Making global hiring feel local
Dan Westgarth, COO of Deel, on the global payroll opportunity
The key insight is that Deel turned an informal, legally fragile workaround into software that felt as easy as domestic payroll. Before modern global payroll tools, startups often paid overseas workers through bank wires, PayPal, Wise, or spreadsheets, with founders handling contracts, tax forms, and records themselves. Deel’s wedge was to wrap payments, contracts, onboarding, and compliance steps into one repeatable workflow, so companies could hire international contractors quickly without setting up a local entity first.
-
The old alternative for larger companies was much heavier. They would form a local subsidiary, open bank accounts, hire local lawyers and accountants, and create a real in country employer presence before hiring at scale.

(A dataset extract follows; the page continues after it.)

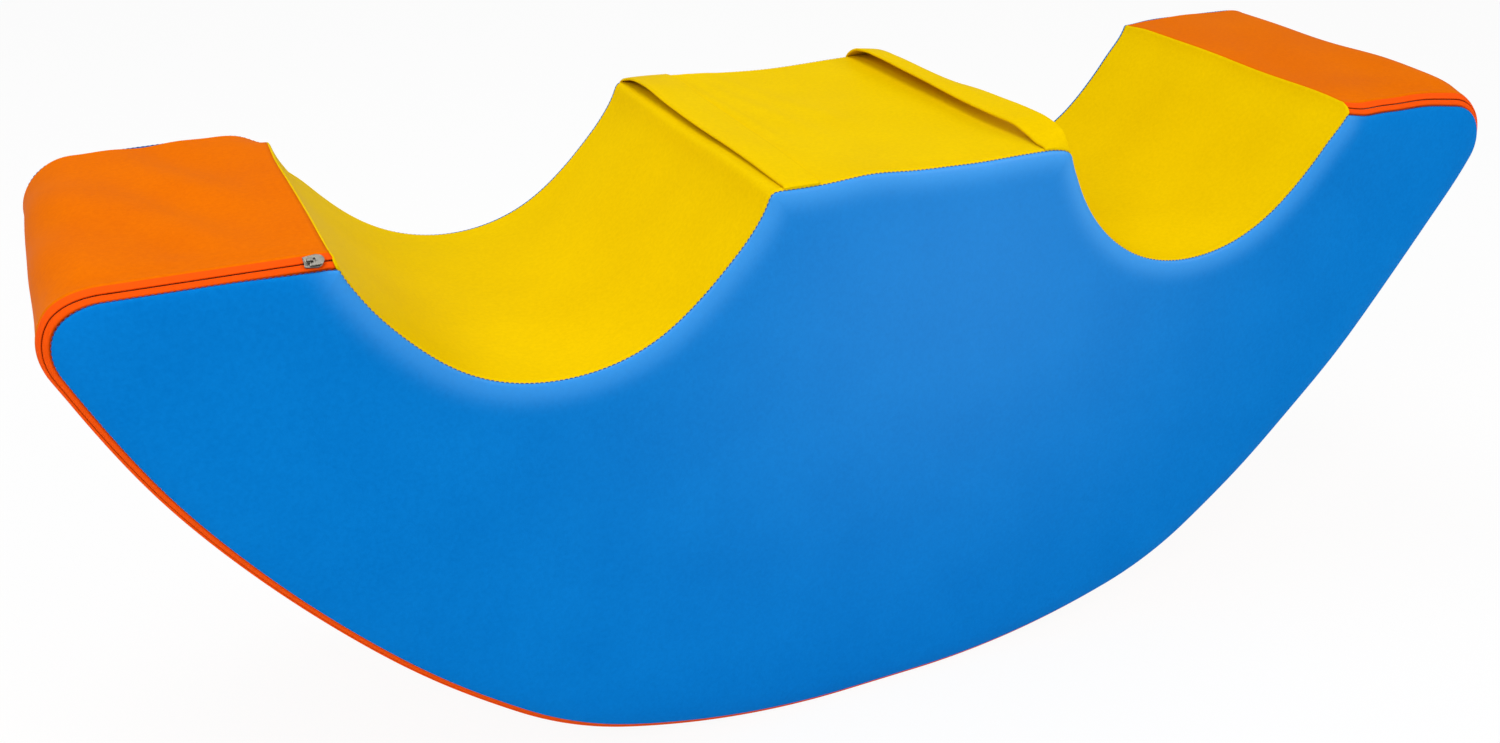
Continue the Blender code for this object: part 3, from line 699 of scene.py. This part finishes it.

Deel let companies delay that step until they had enough headcount to justify it.
-
What changed in practice was not just payment speed, but workflow. The platform collected W8 or W9 style tax forms, stored contracts, handled invoices, and gave contractors a payroll like portal instead of one off wires and manual record keeping in spreadsheets.
-
This created a new middle ground between freelancer marketplaces like Upwork and full employer of record services. Companies could treat global talent as part of the core team from day one, then move to EOR or local entities later when compliance needs or scale made that necessary.
Going forward, the market keeps moving toward one system that manages domestic employees, international employees, and contractors together. That means the early contractor payments wedge expands into a broader fight over who owns the full payroll and HR stack, and the winning products will be the ones that make global hiring feel no more complex than adding a local employee.